[Scripts that build objects]
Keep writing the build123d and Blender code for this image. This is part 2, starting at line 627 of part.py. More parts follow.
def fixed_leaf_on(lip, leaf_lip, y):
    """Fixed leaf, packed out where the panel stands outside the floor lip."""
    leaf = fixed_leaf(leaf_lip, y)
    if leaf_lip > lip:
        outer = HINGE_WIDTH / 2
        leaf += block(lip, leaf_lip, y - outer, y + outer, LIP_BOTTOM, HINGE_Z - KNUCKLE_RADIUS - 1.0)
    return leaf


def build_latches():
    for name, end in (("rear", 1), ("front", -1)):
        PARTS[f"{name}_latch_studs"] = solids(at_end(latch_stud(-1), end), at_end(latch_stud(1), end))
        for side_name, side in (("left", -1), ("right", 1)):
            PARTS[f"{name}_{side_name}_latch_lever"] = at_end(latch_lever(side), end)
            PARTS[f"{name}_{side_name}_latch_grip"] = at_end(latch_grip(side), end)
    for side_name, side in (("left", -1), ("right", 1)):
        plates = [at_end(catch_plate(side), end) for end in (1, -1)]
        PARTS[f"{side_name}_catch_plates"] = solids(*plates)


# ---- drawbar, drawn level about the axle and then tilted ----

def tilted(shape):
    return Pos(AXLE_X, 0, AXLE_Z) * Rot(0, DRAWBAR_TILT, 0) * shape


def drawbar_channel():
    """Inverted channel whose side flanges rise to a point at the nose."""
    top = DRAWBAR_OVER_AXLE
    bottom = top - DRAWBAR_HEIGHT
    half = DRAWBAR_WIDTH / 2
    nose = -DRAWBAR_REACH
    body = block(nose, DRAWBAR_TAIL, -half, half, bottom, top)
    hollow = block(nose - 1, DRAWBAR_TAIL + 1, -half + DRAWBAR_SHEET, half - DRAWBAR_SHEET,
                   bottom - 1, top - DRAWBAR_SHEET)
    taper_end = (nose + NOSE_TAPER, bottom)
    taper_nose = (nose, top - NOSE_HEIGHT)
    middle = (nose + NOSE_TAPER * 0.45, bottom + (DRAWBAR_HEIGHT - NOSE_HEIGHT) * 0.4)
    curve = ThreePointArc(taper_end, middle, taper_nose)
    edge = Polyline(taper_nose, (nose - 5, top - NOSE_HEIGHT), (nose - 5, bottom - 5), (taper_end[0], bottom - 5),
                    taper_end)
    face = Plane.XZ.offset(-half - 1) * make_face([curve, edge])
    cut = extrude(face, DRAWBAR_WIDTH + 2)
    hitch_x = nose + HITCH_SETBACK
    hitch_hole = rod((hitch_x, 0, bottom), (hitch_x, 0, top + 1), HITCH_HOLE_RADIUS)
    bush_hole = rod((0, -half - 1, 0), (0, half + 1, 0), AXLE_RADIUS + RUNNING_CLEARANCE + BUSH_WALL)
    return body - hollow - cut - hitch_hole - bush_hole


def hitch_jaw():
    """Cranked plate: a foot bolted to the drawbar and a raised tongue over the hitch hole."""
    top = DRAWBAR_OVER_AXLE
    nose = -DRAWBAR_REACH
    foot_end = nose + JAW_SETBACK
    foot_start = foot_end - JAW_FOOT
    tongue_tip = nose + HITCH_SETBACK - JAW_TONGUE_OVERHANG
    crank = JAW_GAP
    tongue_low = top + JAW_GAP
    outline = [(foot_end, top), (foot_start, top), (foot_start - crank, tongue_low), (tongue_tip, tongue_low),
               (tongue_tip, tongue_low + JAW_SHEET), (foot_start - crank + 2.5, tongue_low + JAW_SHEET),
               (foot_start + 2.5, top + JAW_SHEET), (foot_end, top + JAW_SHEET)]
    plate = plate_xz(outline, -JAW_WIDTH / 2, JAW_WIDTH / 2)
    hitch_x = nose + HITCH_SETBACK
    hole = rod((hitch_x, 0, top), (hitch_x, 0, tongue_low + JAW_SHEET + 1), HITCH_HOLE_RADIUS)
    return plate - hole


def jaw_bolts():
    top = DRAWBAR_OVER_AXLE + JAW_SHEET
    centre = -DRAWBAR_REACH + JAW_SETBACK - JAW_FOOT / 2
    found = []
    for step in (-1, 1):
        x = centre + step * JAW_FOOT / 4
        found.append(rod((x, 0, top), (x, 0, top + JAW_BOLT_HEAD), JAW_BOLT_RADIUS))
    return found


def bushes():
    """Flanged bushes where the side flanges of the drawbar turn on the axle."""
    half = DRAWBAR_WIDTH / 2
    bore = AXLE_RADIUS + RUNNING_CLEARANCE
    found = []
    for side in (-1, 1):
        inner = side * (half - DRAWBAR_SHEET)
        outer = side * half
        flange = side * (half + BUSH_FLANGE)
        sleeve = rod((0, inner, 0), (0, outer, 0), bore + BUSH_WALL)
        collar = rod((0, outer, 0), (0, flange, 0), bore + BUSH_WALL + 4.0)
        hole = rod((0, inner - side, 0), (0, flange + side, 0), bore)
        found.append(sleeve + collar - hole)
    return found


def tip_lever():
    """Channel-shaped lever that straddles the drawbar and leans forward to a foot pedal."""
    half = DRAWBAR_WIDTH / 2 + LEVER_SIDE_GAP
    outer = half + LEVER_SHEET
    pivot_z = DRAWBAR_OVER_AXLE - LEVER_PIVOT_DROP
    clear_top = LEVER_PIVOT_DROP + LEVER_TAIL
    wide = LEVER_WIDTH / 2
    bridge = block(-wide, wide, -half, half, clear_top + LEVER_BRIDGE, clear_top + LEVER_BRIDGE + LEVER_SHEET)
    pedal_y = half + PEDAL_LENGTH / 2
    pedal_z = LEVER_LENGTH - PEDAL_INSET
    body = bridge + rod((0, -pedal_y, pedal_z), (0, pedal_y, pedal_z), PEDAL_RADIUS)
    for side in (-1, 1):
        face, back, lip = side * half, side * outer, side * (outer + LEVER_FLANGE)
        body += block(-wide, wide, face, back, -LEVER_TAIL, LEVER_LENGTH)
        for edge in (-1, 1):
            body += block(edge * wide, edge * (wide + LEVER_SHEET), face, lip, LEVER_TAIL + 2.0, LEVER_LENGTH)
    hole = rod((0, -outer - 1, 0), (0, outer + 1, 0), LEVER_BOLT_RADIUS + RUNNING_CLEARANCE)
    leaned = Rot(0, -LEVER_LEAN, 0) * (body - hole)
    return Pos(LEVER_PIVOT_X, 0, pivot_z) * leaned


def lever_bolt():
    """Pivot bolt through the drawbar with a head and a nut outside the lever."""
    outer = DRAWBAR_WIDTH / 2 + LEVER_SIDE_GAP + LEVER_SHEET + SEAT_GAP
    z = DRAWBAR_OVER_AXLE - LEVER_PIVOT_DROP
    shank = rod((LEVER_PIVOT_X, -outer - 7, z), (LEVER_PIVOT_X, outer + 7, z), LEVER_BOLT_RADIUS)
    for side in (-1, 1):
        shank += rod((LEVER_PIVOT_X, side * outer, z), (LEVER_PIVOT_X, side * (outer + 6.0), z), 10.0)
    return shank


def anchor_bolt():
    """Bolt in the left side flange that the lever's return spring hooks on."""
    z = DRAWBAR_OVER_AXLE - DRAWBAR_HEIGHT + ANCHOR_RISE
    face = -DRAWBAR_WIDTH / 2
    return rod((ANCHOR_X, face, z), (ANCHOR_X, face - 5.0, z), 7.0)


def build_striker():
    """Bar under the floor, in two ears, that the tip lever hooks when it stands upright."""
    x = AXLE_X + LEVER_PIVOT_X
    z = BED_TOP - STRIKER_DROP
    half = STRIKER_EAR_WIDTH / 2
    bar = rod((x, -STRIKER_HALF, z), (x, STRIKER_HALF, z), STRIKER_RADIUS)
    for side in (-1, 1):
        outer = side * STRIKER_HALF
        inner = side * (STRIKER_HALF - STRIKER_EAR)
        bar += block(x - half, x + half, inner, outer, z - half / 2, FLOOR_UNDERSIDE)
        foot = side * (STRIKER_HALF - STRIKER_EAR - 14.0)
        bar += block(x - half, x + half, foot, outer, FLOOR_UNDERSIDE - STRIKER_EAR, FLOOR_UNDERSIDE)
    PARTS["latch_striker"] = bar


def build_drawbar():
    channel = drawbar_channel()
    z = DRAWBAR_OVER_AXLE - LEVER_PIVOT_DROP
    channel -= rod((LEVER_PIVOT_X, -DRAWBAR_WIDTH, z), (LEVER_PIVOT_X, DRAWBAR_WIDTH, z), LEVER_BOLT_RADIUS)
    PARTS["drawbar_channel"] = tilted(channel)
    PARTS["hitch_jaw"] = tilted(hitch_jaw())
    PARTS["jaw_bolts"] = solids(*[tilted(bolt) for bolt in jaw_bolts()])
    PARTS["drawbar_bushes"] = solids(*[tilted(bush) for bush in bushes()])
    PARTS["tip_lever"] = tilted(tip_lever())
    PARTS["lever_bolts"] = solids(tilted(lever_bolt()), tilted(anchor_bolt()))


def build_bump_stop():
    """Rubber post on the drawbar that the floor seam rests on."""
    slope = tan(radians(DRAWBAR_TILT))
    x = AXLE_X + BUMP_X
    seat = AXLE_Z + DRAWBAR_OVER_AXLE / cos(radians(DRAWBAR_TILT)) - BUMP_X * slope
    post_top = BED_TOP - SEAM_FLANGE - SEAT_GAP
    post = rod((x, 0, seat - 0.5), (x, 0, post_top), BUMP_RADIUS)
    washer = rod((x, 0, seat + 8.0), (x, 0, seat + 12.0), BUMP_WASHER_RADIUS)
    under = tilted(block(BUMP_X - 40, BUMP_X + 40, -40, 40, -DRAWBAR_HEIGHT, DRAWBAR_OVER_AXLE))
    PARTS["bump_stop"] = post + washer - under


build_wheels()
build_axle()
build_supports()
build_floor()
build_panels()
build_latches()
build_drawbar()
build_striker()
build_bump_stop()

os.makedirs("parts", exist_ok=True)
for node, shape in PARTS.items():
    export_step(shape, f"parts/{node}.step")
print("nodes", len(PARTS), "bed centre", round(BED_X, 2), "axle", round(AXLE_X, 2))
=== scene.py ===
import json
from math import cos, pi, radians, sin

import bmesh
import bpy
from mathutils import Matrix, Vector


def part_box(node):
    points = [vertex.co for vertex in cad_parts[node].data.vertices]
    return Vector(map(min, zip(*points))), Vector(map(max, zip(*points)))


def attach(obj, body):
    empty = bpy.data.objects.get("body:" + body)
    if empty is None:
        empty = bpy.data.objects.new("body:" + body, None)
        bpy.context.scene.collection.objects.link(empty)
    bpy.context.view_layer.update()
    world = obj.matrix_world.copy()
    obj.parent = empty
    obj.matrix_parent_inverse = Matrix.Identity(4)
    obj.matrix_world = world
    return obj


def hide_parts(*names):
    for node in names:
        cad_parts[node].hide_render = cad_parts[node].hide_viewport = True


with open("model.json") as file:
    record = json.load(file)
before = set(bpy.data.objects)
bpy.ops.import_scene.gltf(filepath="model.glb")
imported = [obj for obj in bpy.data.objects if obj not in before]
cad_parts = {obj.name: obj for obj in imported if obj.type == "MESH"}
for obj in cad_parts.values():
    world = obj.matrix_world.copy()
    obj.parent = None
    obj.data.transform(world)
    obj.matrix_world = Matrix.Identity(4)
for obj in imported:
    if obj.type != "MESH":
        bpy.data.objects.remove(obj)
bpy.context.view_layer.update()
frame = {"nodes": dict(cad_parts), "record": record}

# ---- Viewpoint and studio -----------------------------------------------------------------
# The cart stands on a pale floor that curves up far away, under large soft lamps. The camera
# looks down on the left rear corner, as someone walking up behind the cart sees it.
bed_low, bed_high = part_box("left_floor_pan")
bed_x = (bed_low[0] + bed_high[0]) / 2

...

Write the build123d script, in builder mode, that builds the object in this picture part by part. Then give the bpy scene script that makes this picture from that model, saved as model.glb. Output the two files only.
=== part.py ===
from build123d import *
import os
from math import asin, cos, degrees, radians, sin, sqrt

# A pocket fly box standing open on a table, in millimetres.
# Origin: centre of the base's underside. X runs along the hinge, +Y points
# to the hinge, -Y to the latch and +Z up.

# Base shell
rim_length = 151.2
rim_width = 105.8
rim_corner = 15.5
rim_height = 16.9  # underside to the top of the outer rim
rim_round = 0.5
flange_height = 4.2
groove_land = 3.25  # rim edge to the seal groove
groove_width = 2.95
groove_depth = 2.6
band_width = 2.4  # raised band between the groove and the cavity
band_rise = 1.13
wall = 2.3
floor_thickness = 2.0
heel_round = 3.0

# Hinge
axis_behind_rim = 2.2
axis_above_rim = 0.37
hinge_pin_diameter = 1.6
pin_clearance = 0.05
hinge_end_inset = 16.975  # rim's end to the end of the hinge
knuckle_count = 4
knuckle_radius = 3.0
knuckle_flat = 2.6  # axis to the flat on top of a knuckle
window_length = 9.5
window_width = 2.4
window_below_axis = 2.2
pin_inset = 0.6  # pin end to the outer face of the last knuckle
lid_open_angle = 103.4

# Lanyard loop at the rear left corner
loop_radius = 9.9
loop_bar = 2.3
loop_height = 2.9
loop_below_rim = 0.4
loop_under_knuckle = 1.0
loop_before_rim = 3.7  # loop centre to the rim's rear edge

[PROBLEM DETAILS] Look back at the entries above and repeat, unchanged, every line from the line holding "build_wheels()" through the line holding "bpy.data.objects.remove(obj)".

[ANSWER]
build_wheels()
build_axle()
build_supports()
build_floor()
build_panels()
build_latches()
build_drawbar()
build_striker()
build_bump_stop()

os.makedirs("parts", exist_ok=True)
for node, shape in PARTS.items():
    export_step(shape, f"parts/{node}.step")
print("nodes", len(PARTS), "bed centre", round(BED_X, 2), "axle", round(AXLE_X, 2))
=== scene.py ===
import json
from math import cos, pi, radians, sin

import bmesh
import bpy
from mathutils import Matrix, Vector


def part_box(node):
    points = [vertex.co for vertex in cad_parts[node].data.vertices]
    return Vector(map(min, zip(*points))), Vector(map(max, zip(*points)))


def attach(obj, body):
    empty = bpy.data.objects.get("body:" + body)
    if empty is None:
        empty = bpy.data.objects.new("body:" + body, None)
        bpy.context.scene.collection.objects.link(empty)
    bpy.context.view_layer.update()
    world = obj.matrix_world.copy()
    obj.parent = empty
    obj.matrix_parent_inverse = Matrix.Identity(4)
    obj.matrix_world = world
    return obj


def hide_parts(*names):
    for node in names:
        cad_parts[node].hide_render = cad_parts[node].hide_viewport = True


with open("model.json") as file:
    record = json.load(file)
before = set(bpy.data.objects)
bpy.ops.import_scene.gltf(filepath="model.glb")
imported = [obj for obj in bpy.data.objects if obj not in before]
cad_parts = {obj.name: obj for obj in imported if obj.type == "MESH"}
for obj in cad_parts.values():
    world = obj.matrix_world.copy()
    obj.parent = None
    obj.data.transform(world)
    obj.matrix_world = Matrix.Identity(4)
for obj in imported:
    if obj.type != "MESH":
        bpy.data.objects.remove(obj)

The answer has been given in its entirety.